At first blush, it would seem that the trends and forces perspective is more accurate. After all, Lupicinus and his cronies weren’t an abnormality in the 4th century empire. Corruption and cruelty were part and parcel of how the late empire operated. If it hadn’t been these particular men, it would have been similar officials in a similar situation who brought down the empire.

But what if we imagine a counterfactual scenario? What if, instead of Lupicinus, the Thervingi had instead encountered a Roman version of Abraham Lincoln or Nelson Mandela? What if this exceptional individual had managed their integration properly? Could the Gothic War of 376–382 have been avoided?

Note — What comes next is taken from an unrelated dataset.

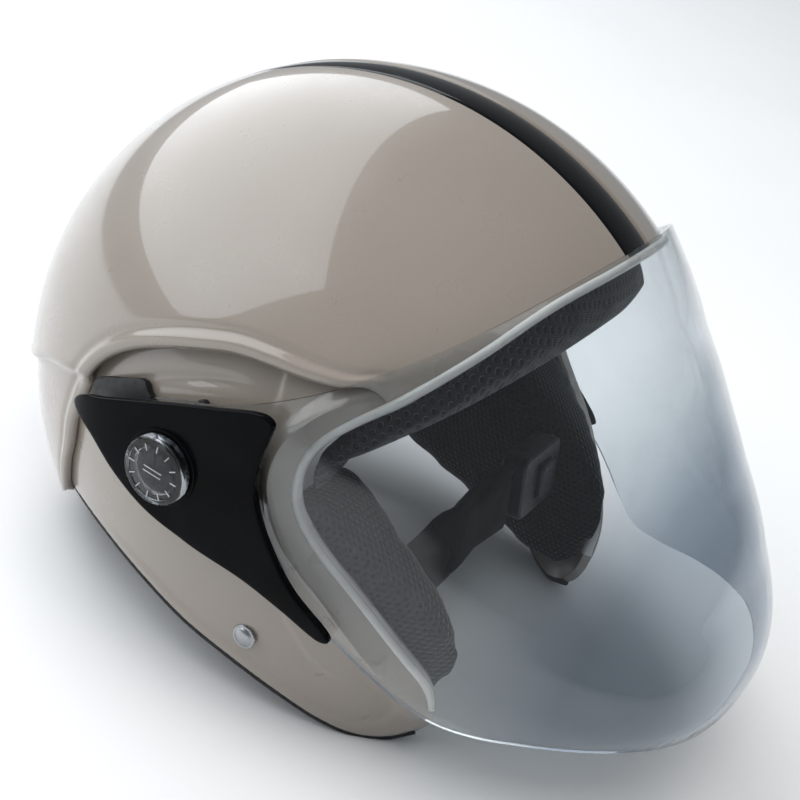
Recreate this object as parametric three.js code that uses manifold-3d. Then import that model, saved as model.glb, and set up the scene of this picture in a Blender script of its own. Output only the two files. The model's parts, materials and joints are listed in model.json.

It’s tough to say for sure. For one thing, the Thervingi were still being settled as a large group in a single area. Even disarmed and properly fed, there was still the potential for disagreements down the road. For another thing, there’s no guarantee that the actions of one individual would have mattered in the long run. Even if the Thervingi migration had been properly managed, there’s no guarantee that future migrations wouldn’t have run into similar problems.

If any flavor of the trends and forces school is correct, the fall of Rome would inevitably fall in more or less the way it did. No exceptional individual could have changed this. On the other hand, if the great man theory is correct, the Empire could have been saved by the right individual at the right time.

Of course, no serious historian — or history buff — would suggest that the Roman Empire could have lasted forever. But imagine the ramifications if it had lasted for another century or two, or even longer as the empire did in the east. The actions of a Roman Nelson Mandela, rather than a Lupicinus, could have allowed this to happen.